Information supplied:
---+---

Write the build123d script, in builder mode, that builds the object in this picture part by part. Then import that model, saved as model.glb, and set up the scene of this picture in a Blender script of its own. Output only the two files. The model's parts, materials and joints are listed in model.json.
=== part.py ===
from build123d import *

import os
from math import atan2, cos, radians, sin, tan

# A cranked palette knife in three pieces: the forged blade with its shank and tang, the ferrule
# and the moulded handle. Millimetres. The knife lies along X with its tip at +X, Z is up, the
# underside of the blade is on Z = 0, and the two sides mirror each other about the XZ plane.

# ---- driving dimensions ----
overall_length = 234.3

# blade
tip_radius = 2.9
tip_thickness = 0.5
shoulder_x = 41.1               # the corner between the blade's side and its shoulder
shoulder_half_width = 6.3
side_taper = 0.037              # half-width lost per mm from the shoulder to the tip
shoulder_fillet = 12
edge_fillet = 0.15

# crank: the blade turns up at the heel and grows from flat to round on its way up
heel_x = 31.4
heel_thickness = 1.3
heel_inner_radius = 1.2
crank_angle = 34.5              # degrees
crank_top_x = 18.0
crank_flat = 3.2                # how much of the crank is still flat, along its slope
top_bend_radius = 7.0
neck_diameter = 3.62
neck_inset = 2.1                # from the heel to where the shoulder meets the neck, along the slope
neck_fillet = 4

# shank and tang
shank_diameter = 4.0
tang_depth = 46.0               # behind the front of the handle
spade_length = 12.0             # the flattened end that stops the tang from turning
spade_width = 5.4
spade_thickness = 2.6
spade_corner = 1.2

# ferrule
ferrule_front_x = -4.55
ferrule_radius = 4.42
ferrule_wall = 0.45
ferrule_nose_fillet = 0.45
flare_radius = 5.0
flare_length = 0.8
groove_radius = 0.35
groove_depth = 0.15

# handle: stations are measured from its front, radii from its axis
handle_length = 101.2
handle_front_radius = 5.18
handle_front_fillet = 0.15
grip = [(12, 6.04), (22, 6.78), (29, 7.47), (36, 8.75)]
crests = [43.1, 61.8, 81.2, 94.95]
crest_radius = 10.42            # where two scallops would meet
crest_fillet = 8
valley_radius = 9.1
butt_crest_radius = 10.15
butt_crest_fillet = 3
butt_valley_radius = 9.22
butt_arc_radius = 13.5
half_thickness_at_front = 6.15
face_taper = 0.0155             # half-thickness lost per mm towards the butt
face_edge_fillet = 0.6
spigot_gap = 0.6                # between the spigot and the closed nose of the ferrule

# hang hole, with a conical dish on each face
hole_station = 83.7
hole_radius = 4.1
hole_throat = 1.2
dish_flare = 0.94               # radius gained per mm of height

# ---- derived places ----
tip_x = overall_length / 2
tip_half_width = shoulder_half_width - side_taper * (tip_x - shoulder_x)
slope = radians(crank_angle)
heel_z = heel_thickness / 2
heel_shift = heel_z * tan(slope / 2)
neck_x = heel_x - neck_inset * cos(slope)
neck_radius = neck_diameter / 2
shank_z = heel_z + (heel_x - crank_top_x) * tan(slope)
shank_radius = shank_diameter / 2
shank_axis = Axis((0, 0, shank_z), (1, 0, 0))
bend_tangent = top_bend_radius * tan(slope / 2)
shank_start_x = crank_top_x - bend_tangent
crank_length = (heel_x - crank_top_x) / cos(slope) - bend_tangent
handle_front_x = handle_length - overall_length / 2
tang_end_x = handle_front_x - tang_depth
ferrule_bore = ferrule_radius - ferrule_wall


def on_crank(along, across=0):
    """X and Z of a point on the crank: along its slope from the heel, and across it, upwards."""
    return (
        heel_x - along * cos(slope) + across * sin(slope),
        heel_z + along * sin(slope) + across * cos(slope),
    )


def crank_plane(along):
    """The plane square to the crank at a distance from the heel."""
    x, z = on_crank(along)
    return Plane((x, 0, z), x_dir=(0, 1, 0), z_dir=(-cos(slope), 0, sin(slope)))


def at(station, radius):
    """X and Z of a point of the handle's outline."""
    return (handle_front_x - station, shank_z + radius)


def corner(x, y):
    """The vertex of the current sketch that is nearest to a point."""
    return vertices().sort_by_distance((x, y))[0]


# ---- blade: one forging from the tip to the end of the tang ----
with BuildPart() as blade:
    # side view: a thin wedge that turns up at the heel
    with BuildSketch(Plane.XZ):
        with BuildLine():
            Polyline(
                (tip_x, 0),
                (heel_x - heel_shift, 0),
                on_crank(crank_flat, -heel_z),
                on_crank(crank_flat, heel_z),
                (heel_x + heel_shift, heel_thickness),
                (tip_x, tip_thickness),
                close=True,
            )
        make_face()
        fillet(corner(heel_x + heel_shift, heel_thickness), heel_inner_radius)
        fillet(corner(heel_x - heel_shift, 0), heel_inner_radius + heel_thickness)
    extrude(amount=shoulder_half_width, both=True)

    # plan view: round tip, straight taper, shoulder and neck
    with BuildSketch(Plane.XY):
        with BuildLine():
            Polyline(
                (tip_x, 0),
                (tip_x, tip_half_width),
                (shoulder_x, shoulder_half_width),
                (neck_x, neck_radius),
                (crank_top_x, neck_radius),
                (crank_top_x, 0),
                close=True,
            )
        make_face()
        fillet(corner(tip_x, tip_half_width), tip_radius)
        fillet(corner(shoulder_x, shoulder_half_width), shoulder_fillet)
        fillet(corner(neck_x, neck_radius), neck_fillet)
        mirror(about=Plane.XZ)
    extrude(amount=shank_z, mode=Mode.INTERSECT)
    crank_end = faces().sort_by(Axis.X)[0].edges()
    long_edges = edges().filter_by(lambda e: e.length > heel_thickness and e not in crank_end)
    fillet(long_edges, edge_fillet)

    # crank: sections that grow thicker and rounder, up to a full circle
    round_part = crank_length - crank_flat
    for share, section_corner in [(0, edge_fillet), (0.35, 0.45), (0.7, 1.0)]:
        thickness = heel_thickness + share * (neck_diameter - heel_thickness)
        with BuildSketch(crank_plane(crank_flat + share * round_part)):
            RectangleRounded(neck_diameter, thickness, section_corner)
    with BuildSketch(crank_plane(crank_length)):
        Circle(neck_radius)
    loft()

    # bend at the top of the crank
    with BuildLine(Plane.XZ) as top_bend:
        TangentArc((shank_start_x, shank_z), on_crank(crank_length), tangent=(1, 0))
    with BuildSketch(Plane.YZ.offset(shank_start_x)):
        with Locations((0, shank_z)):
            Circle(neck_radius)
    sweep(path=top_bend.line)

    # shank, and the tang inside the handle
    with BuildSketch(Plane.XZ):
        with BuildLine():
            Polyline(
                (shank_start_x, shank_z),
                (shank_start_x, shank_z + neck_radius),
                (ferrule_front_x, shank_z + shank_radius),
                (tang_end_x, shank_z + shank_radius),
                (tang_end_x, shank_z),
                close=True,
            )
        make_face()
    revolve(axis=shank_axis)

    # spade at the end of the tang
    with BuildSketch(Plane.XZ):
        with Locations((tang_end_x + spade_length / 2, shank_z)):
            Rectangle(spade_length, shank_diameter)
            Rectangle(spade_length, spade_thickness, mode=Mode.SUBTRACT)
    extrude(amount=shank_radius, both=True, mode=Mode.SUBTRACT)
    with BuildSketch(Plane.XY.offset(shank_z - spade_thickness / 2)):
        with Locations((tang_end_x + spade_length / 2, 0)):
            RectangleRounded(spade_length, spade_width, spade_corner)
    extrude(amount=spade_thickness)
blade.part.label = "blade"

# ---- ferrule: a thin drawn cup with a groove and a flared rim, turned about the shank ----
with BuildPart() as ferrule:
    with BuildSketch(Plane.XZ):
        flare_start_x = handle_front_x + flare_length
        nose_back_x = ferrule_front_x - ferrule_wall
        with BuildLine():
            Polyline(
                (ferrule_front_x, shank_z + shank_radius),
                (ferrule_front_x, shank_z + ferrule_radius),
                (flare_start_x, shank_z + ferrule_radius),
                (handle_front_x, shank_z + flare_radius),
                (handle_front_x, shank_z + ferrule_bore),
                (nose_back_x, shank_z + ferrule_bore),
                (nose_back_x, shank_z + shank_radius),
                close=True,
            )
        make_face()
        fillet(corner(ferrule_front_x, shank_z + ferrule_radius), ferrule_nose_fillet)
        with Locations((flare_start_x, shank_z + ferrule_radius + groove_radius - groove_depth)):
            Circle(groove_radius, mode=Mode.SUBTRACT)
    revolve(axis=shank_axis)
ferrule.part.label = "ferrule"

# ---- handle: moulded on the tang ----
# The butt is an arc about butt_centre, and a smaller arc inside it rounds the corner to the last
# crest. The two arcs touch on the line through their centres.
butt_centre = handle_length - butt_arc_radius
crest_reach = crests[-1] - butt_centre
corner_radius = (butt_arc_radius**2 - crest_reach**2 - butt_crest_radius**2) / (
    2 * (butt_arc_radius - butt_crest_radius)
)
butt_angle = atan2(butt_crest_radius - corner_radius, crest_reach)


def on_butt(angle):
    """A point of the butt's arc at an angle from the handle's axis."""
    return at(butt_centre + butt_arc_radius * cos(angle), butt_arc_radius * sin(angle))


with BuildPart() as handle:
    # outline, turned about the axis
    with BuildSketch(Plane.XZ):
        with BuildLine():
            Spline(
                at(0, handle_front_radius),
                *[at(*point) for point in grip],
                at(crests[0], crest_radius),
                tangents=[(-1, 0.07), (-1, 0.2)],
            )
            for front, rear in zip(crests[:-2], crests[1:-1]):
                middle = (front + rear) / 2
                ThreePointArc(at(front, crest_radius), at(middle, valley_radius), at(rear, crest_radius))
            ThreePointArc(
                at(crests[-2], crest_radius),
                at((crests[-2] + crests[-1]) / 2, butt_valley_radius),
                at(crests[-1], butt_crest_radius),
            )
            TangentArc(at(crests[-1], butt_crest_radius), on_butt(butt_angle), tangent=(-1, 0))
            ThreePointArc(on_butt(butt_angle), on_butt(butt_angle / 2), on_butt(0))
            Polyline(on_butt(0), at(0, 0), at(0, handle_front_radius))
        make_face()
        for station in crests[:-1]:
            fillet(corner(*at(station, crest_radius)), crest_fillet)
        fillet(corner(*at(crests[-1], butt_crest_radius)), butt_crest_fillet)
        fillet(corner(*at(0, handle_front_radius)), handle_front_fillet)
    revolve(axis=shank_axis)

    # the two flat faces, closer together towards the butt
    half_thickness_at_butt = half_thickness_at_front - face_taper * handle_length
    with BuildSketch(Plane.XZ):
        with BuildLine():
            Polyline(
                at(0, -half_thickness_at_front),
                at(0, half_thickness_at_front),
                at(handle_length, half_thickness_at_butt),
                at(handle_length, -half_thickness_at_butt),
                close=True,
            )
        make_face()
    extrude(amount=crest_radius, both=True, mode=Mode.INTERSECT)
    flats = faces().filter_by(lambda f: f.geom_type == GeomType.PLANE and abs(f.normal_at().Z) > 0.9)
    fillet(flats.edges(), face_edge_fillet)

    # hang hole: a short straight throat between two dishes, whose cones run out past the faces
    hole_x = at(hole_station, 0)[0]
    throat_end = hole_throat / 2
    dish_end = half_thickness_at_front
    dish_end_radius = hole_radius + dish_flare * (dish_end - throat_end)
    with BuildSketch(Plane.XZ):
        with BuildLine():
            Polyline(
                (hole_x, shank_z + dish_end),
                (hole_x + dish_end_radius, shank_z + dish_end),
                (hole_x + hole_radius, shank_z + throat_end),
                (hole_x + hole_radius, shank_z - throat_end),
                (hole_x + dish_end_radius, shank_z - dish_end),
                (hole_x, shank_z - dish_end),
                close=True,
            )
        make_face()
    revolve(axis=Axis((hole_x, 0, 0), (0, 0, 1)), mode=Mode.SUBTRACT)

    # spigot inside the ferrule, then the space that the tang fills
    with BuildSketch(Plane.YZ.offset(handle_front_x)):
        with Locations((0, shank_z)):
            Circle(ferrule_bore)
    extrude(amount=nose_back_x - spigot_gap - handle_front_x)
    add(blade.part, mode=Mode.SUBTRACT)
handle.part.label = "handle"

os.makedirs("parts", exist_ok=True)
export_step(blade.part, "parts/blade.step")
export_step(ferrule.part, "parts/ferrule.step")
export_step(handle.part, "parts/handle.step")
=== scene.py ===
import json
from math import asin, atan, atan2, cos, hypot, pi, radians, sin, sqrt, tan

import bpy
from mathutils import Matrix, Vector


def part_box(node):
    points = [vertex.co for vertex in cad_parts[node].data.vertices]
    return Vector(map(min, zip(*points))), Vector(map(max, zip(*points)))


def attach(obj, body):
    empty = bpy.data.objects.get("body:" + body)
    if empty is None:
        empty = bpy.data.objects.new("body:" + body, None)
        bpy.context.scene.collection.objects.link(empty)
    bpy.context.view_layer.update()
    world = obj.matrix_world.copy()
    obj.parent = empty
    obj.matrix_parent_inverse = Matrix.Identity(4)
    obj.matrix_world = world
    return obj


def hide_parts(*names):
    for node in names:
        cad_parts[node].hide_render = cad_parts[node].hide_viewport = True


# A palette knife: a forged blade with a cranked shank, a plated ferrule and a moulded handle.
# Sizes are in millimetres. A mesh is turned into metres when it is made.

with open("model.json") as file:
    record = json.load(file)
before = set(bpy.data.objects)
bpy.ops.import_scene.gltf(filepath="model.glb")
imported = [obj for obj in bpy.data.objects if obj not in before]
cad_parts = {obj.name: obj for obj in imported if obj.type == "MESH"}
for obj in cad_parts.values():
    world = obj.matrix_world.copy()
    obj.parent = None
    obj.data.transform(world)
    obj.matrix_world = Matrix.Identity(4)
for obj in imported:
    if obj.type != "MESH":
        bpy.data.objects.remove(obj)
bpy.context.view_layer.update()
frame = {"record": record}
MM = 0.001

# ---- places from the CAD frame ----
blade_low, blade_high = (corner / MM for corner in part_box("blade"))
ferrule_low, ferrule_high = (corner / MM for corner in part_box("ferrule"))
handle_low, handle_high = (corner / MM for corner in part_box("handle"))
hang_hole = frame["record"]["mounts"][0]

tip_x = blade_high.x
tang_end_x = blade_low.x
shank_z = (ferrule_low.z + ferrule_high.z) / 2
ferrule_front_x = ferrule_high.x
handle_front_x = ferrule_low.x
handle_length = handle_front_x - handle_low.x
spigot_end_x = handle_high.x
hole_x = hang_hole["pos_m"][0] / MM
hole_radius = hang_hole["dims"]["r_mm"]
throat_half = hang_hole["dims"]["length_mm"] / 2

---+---

Task to carry out: Give back exactly the lines beginning at the one with "obj.parent = empty" and ending at the final line of the material; both boundary lines belong in it.

Solution:
    obj.parent = empty
    obj.matrix_parent_inverse = Matrix.Identity(4)
    obj.matrix_world = world
    return obj


def hide_parts(*names):
    for node in names:
        cad_parts[node].hide_render = cad_parts[node].hide_viewport = True


# A palette knife: a forged blade with a cranked shank, a plated ferrule and a moulded handle.
# Sizes are in millimetres. A mesh is turned into metres when it is made.

with open("model.json") as file:
    record = json.load(file)
before = set(bpy.data.objects)
bpy.ops.import_scene.gltf(filepath="model.glb")
imported = [obj for obj in bpy.data.objects if obj not in before]
cad_parts = {obj.name: obj for obj in imported if obj.type == "MESH"}
for obj in cad_parts.values():
    world = obj.matrix_world.copy()
    obj.parent = None
    obj.data.transform(world)
    obj.matrix_world = Matrix.Identity(4)
for obj in imported:
    if obj.type != "MESH":
        bpy.data.objects.remove(obj)
bpy.context.view_layer.update()
frame = {"record": record}
MM = 0.001

# ---- places from the CAD frame ----
blade_low, blade_high = (corner / MM for corner in part_box("blade"))
ferrule_low, ferrule_high = (corner / MM for corner in part_box("ferrule"))
handle_low, handle_high = (corner / MM for corner in part_box("handle"))
hang_hole = frame["record"]["mounts"][0]

tip_x = blade_high.x
tang_end_x = blade_low.x
shank_z = (ferrule_low.z + ferrule_high.z) / 2
ferrule_front_x = ferrule_high.x
handle_front_x = ferrule_low.x
handle_length = handle_front_x - handle_low.x
spigot_end_x = handle_high.x
hole_x = hang_hole["pos_m"][0] / MM
hole_radius = hang_hole["dims"]["r_mm"]
throat_half = hang_hole["dims"]["length_mm"] / 2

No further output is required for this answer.